For riders, Alphabet's control shapes everything from pricing to data handling. Waymo vehicles collect vast amounts of sensor and location data, and that data flows within an Alphabet-controlled entity. For competitors like Cruise (GM), Aurora, and Tesla, Waymo's ownership structure represents a formidable competitive moat — few companies can write $13 billion checks for a single subsidiary.

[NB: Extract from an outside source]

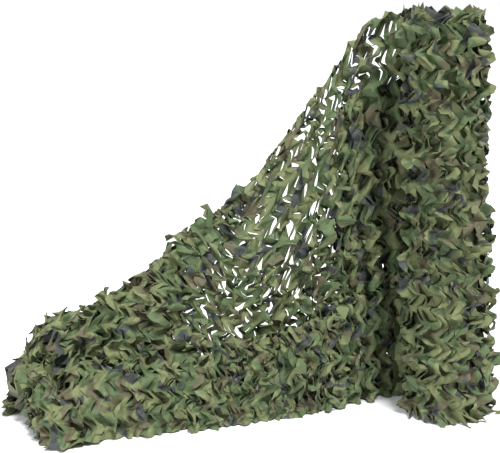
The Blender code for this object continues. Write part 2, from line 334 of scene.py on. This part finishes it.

And for the external investors who collectively hold 15–20%, the question is when and how they get liquidity. An IPO would be the most obvious path, but Alphabet has shown no urgency to dilute its control. The ownership structure, in short, determines not just who profits from autonomous driving — but how fast it arrives.

FAQs

Who is the CEO of Waymo?

Waymo is led by two co-CEOs: Tekedra Mawakana and Dmitri Dolgov, both appointed in April 2021. Mawakana oversees commercial and regulatory strategy, while Dolgov leads technology and engineering.

Is Waymo publicly traded?

No. Waymo is a privately held subsidiary of Alphabet Inc. You cannot buy Waymo shares on any stock exchange. Its most recent valuation was $126 billion, set during its February 2026 Series D funding round.

Who founded Waymo?

Waymo originated as the Google Self-Driving Car Project in 2009, founded by Sebastian Thrun and Anthony Levandowski. Neither founder remains involved with the company. Thrun left Google in 2014, and Levandowski departed in 2016.

Who are the biggest shareholders of Waymo?

Alphabet Inc. is by far the largest shareholder, holding an estimated ~80% of Waymo's equity. External investors — including Andreessen Horowitz, Silver Lake, Sequoia Capital, Dragoneer, DST Global, Tiger Global, Fidelity, and T. Rowe Price — collectively hold approximately 15–20%.

How much has Waymo raised in total?

Waymo has raised approximately $27 billion in external and internal funding across four rounds since 2020. The largest was the $16 billion Series D in February 2026, of which Alphabet contributed $13 billion.

Will Waymo go public?

There are no confirmed plans for a Waymo IPO. While its $126 billion valuation places it in the range of a large public company, Alphabet has shown no public signals of pursuing an offering. External investors will likely seek a liquidity event eventually, but the timing remains uncertain.